И кажется, что рыжеватые остатки пуха растут прямо из костной основы лица, лишенного других покровов.
Глаз мастера щурится.
Голова запрокидывается.
В неповторимых пальцах почти парит рюмка.
«Айседора Дункан мне сегодня сказала, что в прозодежде я похож на голубого Пьеро…»
Признание залетает не дальше меня и не выше колен Зинаиды.
Тайна остается в доме.
Прозодежда. Биомеханика. Индустриализация театра. Упразднение театра.
Внедрение театра в быт[381]…
Два года пулеметного треска вокруг кричащих направленческих лозунгов.
Бешеная полемика против приезда Дункан.
«Понедельники “Зорь”»[382].
Аудитории, раздираемые надвое.
Сколько пылающих вокруг этого юным энтузиазмом.
И все — не более чем случайная, чем новая, чем перелицованная личина все того же Пьеро.
Наискосок от длинного стола мистиков Пьеро-Мейерхольд сидит в прологе «Балаганчика».
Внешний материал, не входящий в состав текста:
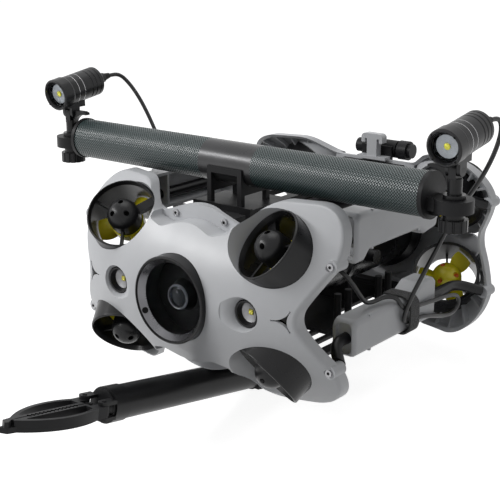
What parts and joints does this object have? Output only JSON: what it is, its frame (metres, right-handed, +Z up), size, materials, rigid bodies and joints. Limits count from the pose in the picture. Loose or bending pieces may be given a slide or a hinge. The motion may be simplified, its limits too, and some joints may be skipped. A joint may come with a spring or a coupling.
{
  "type": "underwater inspection vehicle",
  "caption": "Portable underwater inspection vehicle with ducted thrusters angled in every corner, a light bar with two floodlights across the top and a grabber arm below.",
  "frame": {"origin": "centre of the payload bolt pattern, on the underside of the bottom tray", "axes": "+X to the vehicle's left, bow towards -Y, +Z up and out of the tray's top"},
  "size_m": [0.4356, 0.5168, 0.2724],
  "materials": {
    "shell_grey": "satin light grey moulding",
    "propeller_yellow": "bright yellow moulding",
    "steel": "stainless screws",
    "clear_glass": "clear window",
    "carbon": "clear-coated woven carbon fibre",
    "sleeve_satin": "satin black tube joint",
    "cable_black": "smooth cable jacket",
    "strap_fabric": "hook-and-loop webbing",
    "anodised_black": "black anodised",
    "black_plastic": "black moulding"
  },
  "bodies": {
    "vehicle": {"arm_housing": "anodised_black", "arm_mount": "black_plastic", "bar_cradle": "black_plastic", "bar_sleeve": "sleeve_satin", "bar_tube_left": "carbon", "bar_tube_right": "carbon", "beam_strap": "strap_fabric", "bottom_tray": "black_plastic", "bow_shell": "shell_grey", "camera_module": "black_plastic", "camera_ring": "black_plastic", "camera_window": "clear_glass", "duct_bow_lower_left": "black_plastic", "duct_bow_lower_right": "black_plastic", "duct_bow_upper_left": "black_plastic", "duct_bow_upper_right": "black_plastic", "duct_stern_lower_left": "black_plastic", "duct_stern_lower_right": "black_plastic", "duct_stern_upper_left": "black_plastic", "duct_stern_upper_right": "black_plastic", "frame_tubes": "black_plastic", "headlamp_lenses": "clear_glass", "headlamps": "black_plastic", "hull_end_cap": "black_plastic", "light_bracket_left": "black_plastic", "light_bracket_right": "black_plastic", "light_cable_left": "cable_black", "light_cable_right": "cable_black", "lower_beam_left": "shell_grey", "lower_beam_right": "shell_grey", "pressure_hull": "anodised_black", "screws": "steel", "stern_shell": "shell_grey", "tether_socket": "black_plastic", "thruster_motors": "anodised_black", "top_rail": "black_plastic", "tow_hook": "shell_grey", "upper_beam_left": "shell_grey", "upper_beam_right": "shell_grey"},
    "propeller_bow_upper_left": {"propeller_bow_upper_left": "propeller_yellow"},
    "propeller_bow_lower_left": {"propeller_bow_lower_left": "propeller_yellow"},
    "propeller_bow_upper_right": {"propeller_bow_upper_right": "propeller_yellow"},
    "propeller_bow_lower_right": {"propeller_bow_lower_right": "propeller_yellow"},
    "propeller_stern_upper_left": {"propeller_stern_upper_left": "propeller_yellow"},
    "propeller_stern_lower_left": {"propeller_stern_lower_left": "propeller_yellow"},
    "propeller_stern_upper_right": {"propeller_stern_upper_right": "propeller_yellow"},
    "propeller_stern_lower_right": {"propeller_stern_lower_right": "propeller_yellow"},
    "light_post_left": {"light_post_left": "anodised_black"},
    "floodlight_left": {"floodlight_left": "anodised_black", "floodlight_lens_left": "clear_glass"},
    "thumb_screw_left": {"thumb_screw_left": "anodised_black"},
    "light_post_right": {"light_post_right": "anodised_black"},
    "floodlight_right": {"floodlight_right": "anodised_black", "floodlight_lens_right": "clear_glass"},
    "thumb_screw_right": {"thumb_screw_right": "anodised_black"},
    "jaw_left": {"jaw_left": "black_plastic"},
    "jaw_right": {"jaw_right": "black_plastic"},
    "push_rod": {"push_rod": "anodised_black"}
  },
  "joints": [
    {"name": "spin_bow_upper_left", "type": "hinge", "parent": "vehicle", "child": "propeller_bow_upper_left", "pos_m": [0.08588, -0.12673, 0.10124], "axis": [-0.3283, -0.6946, 0.6401], "continuous": true},
    {"name": "spin_bow_lower_left", "type": "hinge", "parent": "vehicle", "child": "propeller_bow_lower_left", "pos_m": [0.08588, -0.12673, 0.02276], "axis": [-0.3283, -0.6946, -0.6401], "continuous": true},
    {"name": "spin_bow_upper_right", "type": "hinge", "parent": "vehicle", "child": "propeller_bow_upper_right", "pos_m": [-0.08588, -0.12673, 0.10124], "axis": [0.3283, -0.6946, 0.6401], "continuous": true},
    {"name": "spin_bow_lower_right", "type": "hinge", "parent": "vehicle", "child": "propeller_bow_lower_right", "pos_m": [-0.08588, -0.12673, 0.02276], "axis": [0.3283, -0.6946, -0.6401], "continuous": true},
    {"name": "spin_stern_upper_left", "type": "hinge", "parent": "vehicle", "child": "propeller_stern_upper_left", "pos_m": [0.08588, 0.12673, 0.10124], "axis": [-0.3283, 0.6946, 0.6401], "continuous": true},
    {"name": "spin_stern_lower_left", "type": "hinge", "parent": "vehicle", "child": "propeller_stern_lower_left", "pos_m": [0.08588, 0.12673, 0.02276], "axis": [-0.3283, 0.6946, -0.6401], "continuous": true},
    {"name": "spin_stern_upper_right", "type": "hinge", "parent": "vehicle", "child": "propeller_stern_upper_right", "pos_m": [-0.08588, 0.12673, 0.10124], "axis": [0.3283, 0.6946, 0.6401], "continuous": true},
    {"name": "spin_stern_lower_right", "type": "hinge", "parent": "vehicle", "child": "propeller_stern_lower_right", "pos_m": [-0.08588, 0.12673, 0.02276], "axis": [0.3283, 0.6946, -0.6401], "continuous": true},
    {"name": "light_swivel_left", "type": "hinge", "parent": "vehicle", "child": "light_post_left", "pos_m": [0.203, -0.081, 0.16], "axis": [0, 0, 1], "range_deg": [-40, 40], "deforming": ["light_cable_left"]},
    {"name": "light_tilt_left", "type": "hinge", "parent": "light_post_left", "child": "floodlight_left", "pos_m": [0.203, -0.081, 0.181], "axis": [1, 0, 0], "range_deg": [-30, 30], "deforming": ["light_cable_left"]},
    {"name": "thumb_turn_left", "type": "hinge", "parent": "vehicle", "child": "thumb_screw_left", "pos_m": [0.203, -0.081, 0.142], "axis": [0, 0, 1], "range_deg": [-180, 180]},
    {"name": "light_swivel_right", "type": "hinge", "parent": "vehicle", "child": "light_post_right", "pos_m": [-0.203, -0.081, 0.16], "axis": [0, 0, 1], "range_deg": [-40, 40], "deforming": ["light_cable_right"]},
    {"name": "light_tilt_right", "type": "hinge", "parent": "light_post_right", "child": "floodlight_right", "pos_m": [-0.203, -0.081, 0.181], "axis": [1, 0, 0], "range_deg": [-30, 30], "deforming": ["light_cable_right"]},
    {"name": "thumb_turn_right", "type": "hinge", "parent": "vehicle", "child": "thumb_screw_right", "pos_m": [-0.203, -0.081, 0.142], "axis": [0, 0, 1], "range_deg": [-180, 180]},
    {"name": "jaw_open", "type": "hinge", "parent": "vehicle", "child": "jaw_left", "pos_m": [0.0105, -0.25776, -0.00064], "axis": [0, 0.1736, 0.9848], "range_deg": [0, 35]},
    {"name": "jaw_open_right", "type": "hinge", "parent": "vehicle", "child": "jaw_right", "pos_m": [-0.0105, -0.25776, -0.00064], "axis": [0, -0.1736, -0.9848], "range_deg": [0, 35]},
    {"name": "rod_push", "type": "slide", "parent": "vehicle", "child": "push_rod", "axis": [0, -0.9848, 0.1736], "range_m": [0, 0.005]}
  ],
  "couplings": [
    {"joint": "jaw_open_right", "follows": "jaw_open", "ratio": 1},
    {"joint": "rod_push", "follows": "jaw_open", "m_per_rad": 0.008185}
  ]
}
Голубой набросок [Ульянова] напоминает нам его.
Воспоминания старика-незлобинца Нелидова рассказом дополняют.
Дудочка. Дудочка!
Как он играл на дудочке.
Стоя на одной ноге.
Обвернув вторую змеей вокруг.
Голубой Пьеро — носитель режиссерского замысла — выпархивает между длинных полос головинского занавеса в «Маскараде»[383].
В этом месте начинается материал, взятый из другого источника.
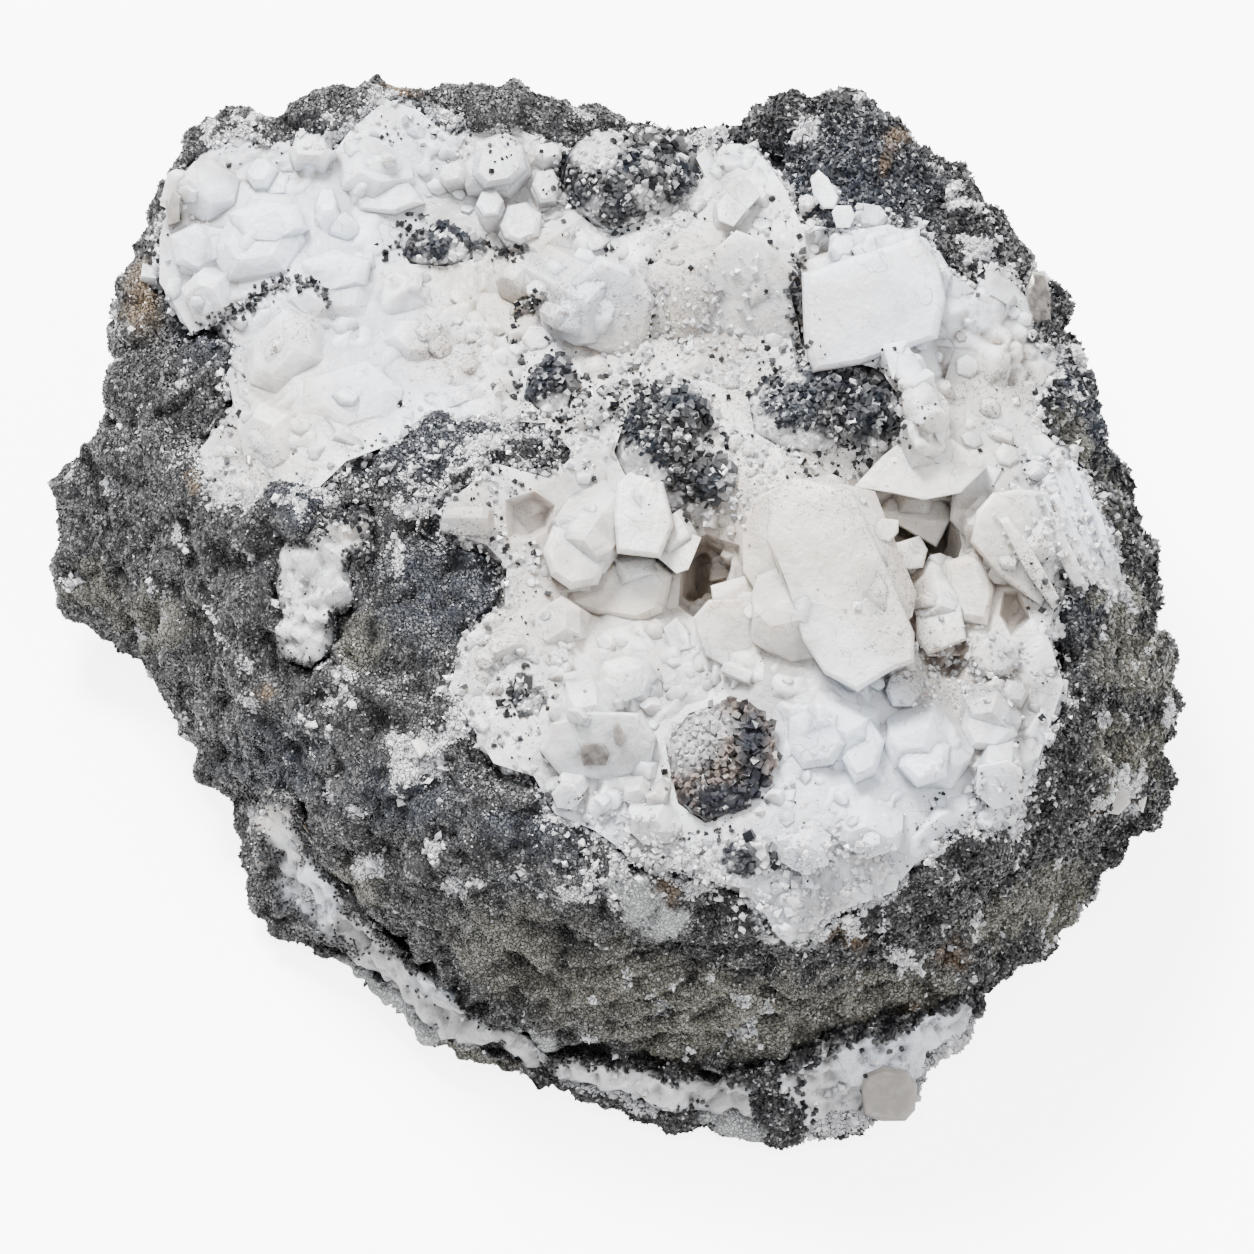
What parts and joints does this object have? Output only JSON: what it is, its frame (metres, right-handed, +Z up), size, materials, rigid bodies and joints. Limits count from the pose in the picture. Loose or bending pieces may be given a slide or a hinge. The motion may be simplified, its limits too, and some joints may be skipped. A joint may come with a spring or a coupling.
{
  "type": "tarnowitzite specimen",
  "caption": "Cabinet mineral specimen: a crust of milky white blocky carbonate crystals with dark druse patches on dark granular rock, resting on its flat underside.",
  "frame": {"origin": "centre of the bounding box's bottom, on the resting face", "axes": "+Z up, -Y towards the viewer of the picture, +X to the viewer's right along the widest side"},
  "size_m": [0.1116, 0.1032, 0.0491],
  "materials": {
    "matrix_rock": "rough, dark grey granular rock with small metallic sulphide grains",
    "crystal_crust": "milky white, slightly waxy crystals",
    "calcite": "white sparry calcite, sugary",
    "galena_druse": "dark lead-grey druse of small crystals, bright facets",
    "sphalerite_druse": "brown-grey druse of small crystals"
  },
  "bodies": {
    "root": {"matrix_rock": "matrix_rock", "crystal_crust": "crystal_crust", "calcite_vein": "calcite", "calcite_pocket": "calcite", "galena_patch_centre_left": "galena_druse", "galena_patch_centre_right": "galena_druse", "galena_patch_top": "galena_druse", "galena_patch_upper_left": "galena_druse", "galena_patch_ridge_end": "galena_druse", "galena_patch_low_left": "galena_druse", "galena_patch_low_right": "galena_druse", "sphalerite_patch_low": "sphalerite_druse"}
  },
  "joints": []
}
Бледное личико между свисающе-длинными рукавами. Резкие отсветы пятнами от свеч.
И третья личина.
Голубой бред из клеша и галифе девицы Поповой.
Но он один. Неизменяем. Вечен.
Меняются голубые личины.
Меняются поводы для гробов, опускаемых со стен осажденных городов.
Вчера в гробу предполагалась Коваленская. Сегодня — Закушняк.